The co-location market, although not sexy is still a large and profitable business for the data centre industry. Even with all the desire for as-a-Service and cloud, according to analyst firm MarketsandMarkets, the global co-location market was still worth an estimated $25.72 billion in 2013 and is expected to grow to $43.34 billion in 2018. In caparison, the headline stealing worldwide spending on public IT cloud services was estimated at roughly $47.4 billion in 2013 according to market research firm IDC.
Despite co-location demand having grown a bit in the last few years, there is a still huge amount of over capacity. CBRE, an another analyst firm estimates that at the end of 2013, Europe had around 15% overcapacity while London was closer to 20% which has led to fierce competition in the market. In fact over the last 4 years, CBRE notes a broad increase in capacity across Europe but with a sluggish and highly variable rise in demand.
Although 2008 was a bumper year for co-location demand, the recent uptick has also proven a counter point to another trend that has helped grow demand. “Self-build,” a trend in earlier years where private organisations, such as large banks, who were previously buying up sites such as vacant warehouses to turn into data centres has virtually ceased. Some suggest that co-location and potentially cloud is starting to be considered as suitable for these previously conservative customers who have now realised that building and maintaining data centres is hard work. It is also not a core activity in a market with over capacity and diversity of eager data centre operators. What is very clear from deciphering all the signs is co-location products are changing rapidly.

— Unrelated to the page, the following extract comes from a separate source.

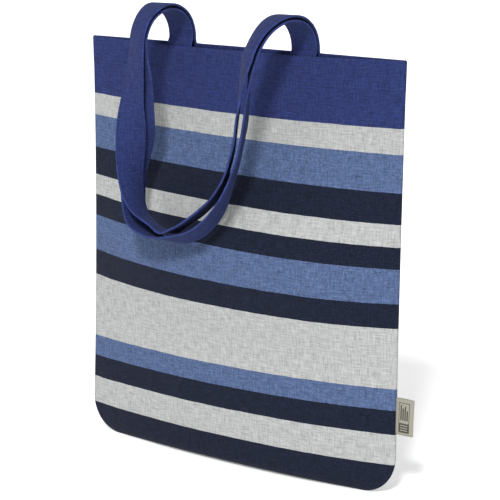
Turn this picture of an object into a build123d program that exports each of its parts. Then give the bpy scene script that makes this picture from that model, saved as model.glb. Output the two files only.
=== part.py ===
from build123d import *
import math
import os

# Striped cotton tote bag with two strap handles that hang over its front, in millimetres.
# +Z is up, X runs along the width, the front faces -Y and the origin is the middle of the base.

# Bag body
WIDTH = 380.0
HEIGHT = 420.0
CORNER_RADIUS = 38.0
CLOTH = 1.0                 # thickness of the woven cloth
SEAM_WALL = 2.5             # cloth left at the side seams, where the two panels meet
BASE_BULGE = 22.0           # half depth of the flattened base, at the middle of the width
BELLY_BULGE = 40.0          # half depth at the fullest place
BELLY_LEVEL = 215.0         # height of the fullest place
MOUTH_BULGE = 10.0          # half gap of the open mouth

# Hem and seam allowances
HEM_DEPTH = 28.0
ALLOWANCE_WIDTH = 11.0
ALLOWANCE_THICKNESS = 1.4
THREAD = 0.6
STITCH_INSET = 2.0          # from the hem's lower edge up to its stitch line

# Handles
STRAP_WIDTH = 30.0
STRAP_THICKNESS = 2.2
HANDLE_SPACING = 150.0      # between the middles of a handle's two ends
HANDLE_GAP = 6.0            # between the middles of the front and back straps
SEWN_LENGTH = 24.0          # how far each end reaches down behind the hem
FRONT_ARCH_RADIUS = 30.0
ARCH_RISE = 4.0             # straight strap between the rim and the arch
BENDS = 4                   # hinges that share an arch's half turn
FRONT_DROP = 187.0          # from the arch's lower end to the bottom of the hanging U
BACK_DROP = 171.0
PANEL_CLEARANCE = 4.0       # from the fullest place of the front to the edge of the U

# Side label
LABEL_WIDTH = 19.0
LABEL_HEIGHT = 36.0
LABEL_THICKNESS = 0.8
LABEL_LEVEL = 64.0
LABEL_CLEARANCE = 0.8       # from the side seam to the label's fold

HALF_WIDTH = WIDTH / 2
HEM_EDGE = HEIGHT - HEM_DEPTH
ARCH_CENTRE_Z = HEIGHT + ARCH_RISE
ARCH_CENTRE_Y = -HANDLE_GAP / 2 - FRONT_ARCH_RADIUS
BACK_ARCH_RADIUS = FRONT_ARCH_RADIUS + HANDLE_GAP
LOOP_Y = -(BELLY_BULGE + PANEL_CLEARANCE + STRAP_WIDTH / 2)
BEND_ANGLE = 180.0 / BENDS
LAST_HINGE = 180.0 - BEND_ANGLE / 2


def lens(half_width, bulge, level):
    """A horizontal section of the bag: two arcs that meet at the side seams."""
    left, right = (-half_width, 0, level), (half_width, 0, level)
    front = ThreePointArc(left, (0, -bulge, level), right)
    back = ThreePointArc(right, (0, bulge, level), left)
    return Face(Wire([front, back]))


def bag_volume(inset, bottom):
    """The space inside the bag's skin, drawn in by inset and standing on the level bottom."""
    levels = [
        (0.0, BASE_BULGE),
        (0.16 * BELLY_LEVEL, BASE_BULGE + 0.25 * (BELLY_BULGE - BASE_BULGE)),
        (0.60 * BELLY_LEVEL, BASE_BULGE + 0.66 * (BELLY_BULGE - BASE_BULGE)),
        (BELLY_LEVEL, BELLY_BULGE),
        (BELLY_LEVEL + 0.45 * (HEIGHT - BELLY_LEVEL), MOUTH_BULGE + 0.50 * (BELLY_BULGE - MOUTH_BULGE)),
        (BELLY_LEVEL + 0.80 * (HEIGHT - BELLY_LEVEL), MOUTH_BULGE + 0.10 * (BELLY_BULGE - MOUTH_BULGE)),
        (HEIGHT, MOUTH_BULGE),
    ]
    edge = SEAM_WALL * inset / CLOTH
    volume = loft([lens(HALF_WIDTH - edge, bulge - inset, level) for level, bulge in levels])
    middle, radius = -HALF_WIDTH + CORNER_RADIUS, CORNER_RADIUS - edge
    corner = block((-WIDTH, -WIDTH, -HEIGHT), (middle, WIDTH, bottom + radius))
    round_edge = Pos(middle, 0, bottom + radius) * Rot(90, 0, 0) * Cylinder(radius, 3 * WIDTH)
    left = volume & block((-WIDTH, -WIDTH, bottom), (0, WIDTH, 2 * HEIGHT))
    left = left - (corner - round_edge)
    return left + mirror(left, about=Plane.YZ)


def block(low, high):
    """A box from its lowest to its highest corner."""
    size = [b - a for a, b in zip(low, high)]
    middle = [(a + b) / 2 for a, b in zip(low, high)]
    return Pos(*middle) * Box(*size)


def half_space(side):
    """A box that holds the front (-1) or the back (+1) half of the bag."""
    depth = 3 * BELLY_BULGE
    near, far = sorted((0.0, side * depth))
    return block((-WIDTH, near, -HEIGHT), (WIDTH, far, 2 * HEIGHT))


def make_bag():
    """The two panels, their turned-in hems, the seam allowances and the hem's stitching."""
    outside = bag_volume(0.0, 0.0)
    inside = bag_volume(CLOTH, CLOTH)
    shell = outside - inside
    hem_band = block((-WIDTH, -WIDTH, HEM_EDGE), (WIDTH, WIDTH, HEIGHT + 1))
    hem = (inside & hem_band) - bag_volume(2 * CLOTH, 2 * CLOTH)
    stitch_level = HEM_EDGE + STITCH_INSET
    stitch_band = block((-WIDTH, -WIDTH, stitch_level), (WIDTH, WIDTH, stitch_level + THREAD))
    thread_ring = (bag_volume(-THREAD / 2, 0.0) & stitch_band) - outside

    side_reach = HALF_WIDTH - SEAM_WALL - ALLOWANCE_WIDTH
    side_foot = CORNER_RADIUS + ALLOWANCE_WIDTH
    half = ALLOWANCE_THICKNESS / 2
    right_strip = block((side_reach, -half, side_foot), (WIDTH, half, HEM_EDGE))
    left_strip = block((-WIDTH, -half, side_foot), (-side_reach, half, HEM_EDGE))
    floor_end = HALF_WIDTH - CORNER_RADIUS
    floor_strip = block((-floor_end, -half, 0), (floor_end, half, CLOTH + ALLOWANCE_WIDTH))
    return {
        "front_panel": shell & half_space(-1),
        "back_panel": shell & half_space(1),
        "front_hem": hem & half_space(-1),
        "back_hem": hem & half_space(1),
        "left_seam_allowance": inside & left_strip,
        "right_seam_allowance": inside & right_strip,
        "bottom_seam_allowance": inside & floor_strip,
        "hem_stitching": thread_ring,
    }


def arch_point(radius, angle):
    """The y and z of a point on an arch, angle degrees on from the upright strap behind the rim."""
    turn = math.radians(angle)
    return ARCH_CENTRE_Y + radius * math.cos(turn), ARCH_CENTRE_Z + radius * math.sin(turn)


def arch_piece(radius, start, end):
    """A stretch of strap along the arch, as wide as the strap and centred on x = 0."""
    inner, outer = radius - STRAP_THICKNESS / 2, radius + STRAP_THICKNESS / 2
    middle = (start + end) / 2
    corners = [(0, *arch_point(r, a)) for r, a in ((inner, start), (outer, start), (outer, end), (inner, end))]
    edges = [
        Line(corners[0], corners[1]),
        ThreePointArc(corners[1], (0, *arch_point(outer, middle)), corners[2]),
        Line(corners[2], corners[3]),
        ThreePointArc(corners[3], (0, *arch_point(inner, middle)), corners[0]),
    ]
    return extrude(Face(Wire(edges)), amount=STRAP_WIDTH / 2, both=True, dir=(1, 0, 0))


def both_ends(piece):
    """The same piece at a handle's left and right ends, as two solids."""
    offset = HANDLE_SPACING / 2
    return Compound(children=[*(Pos(-offset, 0, 0) * piece).solids(), *(Pos(offset, 0, 0) * piece).solids()])


def strap_section(path, at, turn):
    """A strap's cross-section at a place on its path, its width turned from +X by turn degrees."""
    along = path % at
    across = Vector(math.cos(math.radians(turn)), math.sin(math.radians(turn)), 0)
    across = across - along * across.dot(along)
    plane = Plane(origin=path @ at, x_dir=across, z_dir=along)
    return plane * Rectangle(STRAP_WIDTH, STRAP_THICKNESS)


def loop_strap(radius, drop, route):
    """The hanging loop of a handle, from its left arch round the U to its right arch.

    Each place on the route is given as shares and one angle: how far across in half handle
    spacings, how far the strap has moved from the arch's depth to the depth of the U's bottom,
    how far down in drops, and the turn of the strap's width from +X in degrees.
    """
    side = HANDLE_SPACING / 2
    y_start, z_start = arch_point(radius, LAST_HINGE)
    y_end, z_end = arch_point(radius, 180.0)
    points = [(-side, y_start, z_start)]
    for across, lean, down, _ in route:
        points.append((across * side, y_end + lean * (LOOP_Y - y_end), z_end - down * drop))
    points.append((side, y_start, z_start))
    turns = [0.0, *(turn for *_, turn in route), 180.0]
    angle = math.radians(LAST_HINGE)
    leaving = Vector(0, -math.sin(angle), math.cos(angle))
    path = Spline(*points, tangents=[leaving, -leaving])
    places = [path.param_at_point(Vector(*point)) for point in points]
    sections = []
    for first, second, turn_a, turn_b in zip(places, places[1:], turns, turns[1:]):
        for share in (0.0, 0.5):
            at = first + share * (second - first)
            sections.append(strap_section(path, at, turn_a + share * (turn_b - turn_a)))
    sections.append(strap_section(path, 1.0, turns[-1]))
    return loft(sections, ruled=True)


# Across, lean, down and turn, as loop_strap says.
FRONT_ROUTE = [
    (-1.05, 0.00, 0.14, -8),
    (-1.12, -0.25, 0.33, 8),
    (-1.21, -0.25, 0.57, 36),
    (-1.20, 0.00, 0.77, 60),
    (-1.09, 1.00, 0.92, 80),
    (-0.76, 1.00, 0.97, 90),
    (-0.33, 1.00, 1.00, 90),
    (-0.09, 1.00, 0.99, 90),
    (0.09, 1.00, 0.94, 90),
    (0.31, 1.00, 0.82, 92),
    (0.39, 0.75, 0.71, 98),
    (0.49, 0.50, 0.49, 114),
    (0.68, 0.00, 0.28, 128),
    (0.87, 0.00, 0.11, 150),
]
BACK_ROUTE = [
    (-1.07, 0.00, 0.15, -8),
    (-1.12, -0.10, 0.36, 6),
    (-1.17, 0.00, 0.62, 36),
    (-1.12, 0.50, 0.81, 60),
    (-0.97, 1.00, 0.95, 80),
    (-0.75, 1.00, 1.00, 90),
    (-0.53, 1.00, 0.92, 90),
    (0.07, 1.00, 0.70, 94),
    (0.25, 0.90, 0.55, 106),
    (0.61, 0.10, 0.30, 126),
    (0.83, 0.00, 0.13, 148),
]


def make_handle(name, strap_y, radius, drop, route):
    """One handle: its sewn ends, the links that unroll its arch, and the hanging loop."""
    half = STRAP_THICKNESS / 2
    foot = HEIGHT - SEWN_LENGTH
    sewn = block((-STRAP_WIDTH / 2, strap_y - half, foot), (STRAP_WIDTH / 2, strap_y + half, ARCH_CENTRE_Z))
    pieces = {f"{name}_handle_ends": both_ends(sewn + arch_piece(radius, 0, BEND_ANGLE / 2))}
    for link in range(1, BENDS):
        start = (link - 0.5) * BEND_ANGLE
        pieces[f"{name}_handle_link_{link}"] = both_ends(arch_piece(radius, start, start + BEND_ANGLE))
    pieces[f"{name}_handle_loop"] = loop_strap(radius, drop, route)
    return pieces


def make_end_stitching():
    """Box stitching that holds the four strap ends, standing a little proud of the straps."""
    rows = []
    for strap_y, side in ((-HANDLE_GAP / 2, 1), (HANDLE_GAP / 2, -1)):
        face = strap_y + side * STRAP_THICKNESS / 2
        near, far = sorted((face, face + side * THREAD))
        reach = STRAP_WIDTH / 2 - STITCH_INSET
        for level in (HEIGHT - SEWN_LENGTH + STITCH_INSET, HEIGHT - STITCH_INSET - THREAD):
            row = block((-reach, near, level), (reach, far, level + THREAD))
            for end in (-1, 1):
                rows += (Pos(end * HANDLE_SPACING / 2, 0, 0) * row).solids()
    return Compound(children=rows)


def make_label():
    """The folded tape label caught in the right side seam."""
    start = HALF_WIDTH + LABEL_CLEARANCE
    half = LABEL_THICKNESS / 2
    return block((start, -half, LABEL_LEVEL), (start + LABEL_WIDTH, half, LABEL_LEVEL + LABEL_HEIGHT))


pieces = make_bag()
pieces.update(make_handle("front", -HANDLE_GAP / 2, FRONT_ARCH_RADIUS, FRONT_DROP, FRONT_ROUTE))
pieces.update(make_handle("back", HANDLE_GAP / 2, BACK_ARCH_RADIUS, BACK_DROP, BACK_ROUTE))
pieces["handle_end_stitching"] = make_end_stitching()
pieces["side_label"] = make_label()

os.makedirs("parts", exist_ok=True)
for node, shape in pieces.items():
    export_step(shape, f"parts/{node}.step")
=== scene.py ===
import logging
import math
from dataclasses import dataclass, field
from enum import Enum
from typing import Callable, Iterable, Optional, Sequence, Union

import bmesh
import bpy
from mathutils import Matrix, Vector, noise


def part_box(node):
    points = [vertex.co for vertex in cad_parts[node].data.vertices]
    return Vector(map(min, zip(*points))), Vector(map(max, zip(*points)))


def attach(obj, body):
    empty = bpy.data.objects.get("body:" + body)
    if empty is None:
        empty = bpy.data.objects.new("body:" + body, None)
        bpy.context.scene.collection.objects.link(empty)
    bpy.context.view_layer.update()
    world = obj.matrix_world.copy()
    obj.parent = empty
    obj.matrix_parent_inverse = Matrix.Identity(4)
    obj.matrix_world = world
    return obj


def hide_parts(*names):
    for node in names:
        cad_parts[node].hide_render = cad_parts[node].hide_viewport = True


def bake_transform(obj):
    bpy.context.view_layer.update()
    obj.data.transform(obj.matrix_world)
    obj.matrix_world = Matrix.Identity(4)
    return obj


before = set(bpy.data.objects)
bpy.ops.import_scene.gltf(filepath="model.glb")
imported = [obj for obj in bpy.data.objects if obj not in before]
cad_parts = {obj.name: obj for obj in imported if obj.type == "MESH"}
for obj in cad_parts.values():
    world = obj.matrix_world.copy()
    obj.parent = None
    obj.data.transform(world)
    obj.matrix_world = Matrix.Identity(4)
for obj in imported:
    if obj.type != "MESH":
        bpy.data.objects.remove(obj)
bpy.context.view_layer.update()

MM = 0.001
UV_NAME = "cloth"
MAP_FOOT = 0.03
PALE_FIBRE = (0.62, 0.64, 0.66)
FRONT = -1
BACK = 1
log = logging.getLogger("tote_bag")
Number = Union[float, "Value"]
Colour = tuple[float, float, float]


# ---------------------------------------------------------------- shader layer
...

Co-location in its barest form of space, power, cooling and connectivity is often not enough for a vast number of organisations. The desire to reduce costs while still increasing the flexibility of ICT has led to increased demand for value added services provided alongside co-location. From basic remote hands to fully managed services, the economies of scale make it a tempting and relatively attainable offering for data centres.
However, what co-location is for many organisations is the first logical stepping stone moving from in-house to an external supplier. As both a technical and more importantly trust exercise, co-location is still a vital step to help organisations understand the intrinsic trade-offs, both good and bad, that placing IT, at least partially in somebody else hands, entails.
But let’s be honest, not all data centres are created equal. Most Data centre and hosting providers are exceptional at what they do. They are in the business of IT and have invested in redundant infrastructures, networks, and facilities that will ensure core applications and data is secure and readily available at all times. However, what some data centres lack is the ability to provide consultative and collaborative relationships with their customers.
We all accept that IT is constantly evolving. Co-location may be a sufficient strategy for an organisation at one point in time, but eventually their hardware will reach the end of its lifecycle, applications will evolve, and IT outsourcing requirements will change. While migrations between data centres are possible, they can be quite cumbersome. This makes the section of the co-lo and its longer term strategy a much more vital consideration. This is not just the upgrade from Intel Generation X server platform to Intel Generation Y server platform but more crucially the move away from physical and into virtualised, cloud or maybe ultimately into an SaaS delivery model.
To mitigate risk, few organisations go for a big bang approach but instead favour incremental steps. So with all and sundry suggesting that the bulk of IT will eventually reside within clouds, the co-location first step might well be the journey of many steps with the same critical data centre supplier.
Irrespective of data centre preference, co-location customers must make a fundamental consideration around where they think their IT will be heading over the next five years. This does not need to be a 100% accurate prediction but the likelihood is that ‘as-a-service’, cloud and managed service are likely to form part of the typical IT landscape. According to late 2013 research by IDC Enterprise, a research firm, more organisations are heading to cloud but less favour faceless public alternatives, but instead prefer private clouds. According to the research, 69% of respondents report having data, applications or infrastructure deployed in a private cloud compared to 59% utilising a public cloud. What's more, the average percentage of companies' IT environment in private clouds (28%) is double that in public clouds (14%). Only 28% use community clouds, most commonly in education and high-tech.
This private cloud market is a good fit for the current data centre operators moving up from co-location to higher value services. For customers, there are a number of significant benefits such as a more personal level of service and an ability to customise private clouds and SLA’s in a flexible fashion. It is essential enterprise customers ensure that the data centre selected for initial co-location has a credible strategy to meet client expectations. This could just start with remote hands, through managed services, disaster recovery services, cloud, SaaS or the myriad of potential hybrid solutions. So although cloud maybe grabbing all the headlines, it is co-location that is still providing a valuable starting point for the great IT transformation.